Eric wrote:
A similar sort of problem must occur commonly with specimen databases. For example, how to you capture a "location"? You might prefer to have lats, longs, and elevations nicely geocoded to the nearest meter, but the label on a older specimen might not say much more than "in a shady little billabong along Reedy Creek, back of Beyond". It's desirable to be able to store that information one way or another, even when it doesn't fit into your preferred structure, but used structured data when you can get it.
We had a real example of this sort to thing here the other day. Someone wanted a list of tree species from New Guinea, so we attacked our specimen database with a query for records with New Guinea or Iran Jaya in the locality field and tree in the habit and notes fields - this seemed like a logical thing to do at the time. The result was absolutely disastrous because to lack of rigour in these free text fields. There were herbs, shrubs and vines all through the list because they were recorded as growing in, on, under or around trees. But on the surface, it seemed like a fairly reasonable and straightforward query to make.

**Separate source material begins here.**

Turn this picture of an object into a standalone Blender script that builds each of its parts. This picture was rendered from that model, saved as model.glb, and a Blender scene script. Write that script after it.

I suspect that how all this eventually gets used will depend substantially on the sorts of editing and markup tools that are developed. I don't really anticipate that many taxonomists will want to go through their existing natural language descriptions and insert <ELEMENT></ELEMENT> tags manually.
This has to be a given doesn't it? No-one is going to want hand score this data long-hand and will be expecting to use point and click tools like the delta and lucid editors that save typing, maintain consistency, etc. What we are talking about here is the type of data that is scored and stored, and how it is transferred between applications, not what the various application might decide to do with it. Right?
jim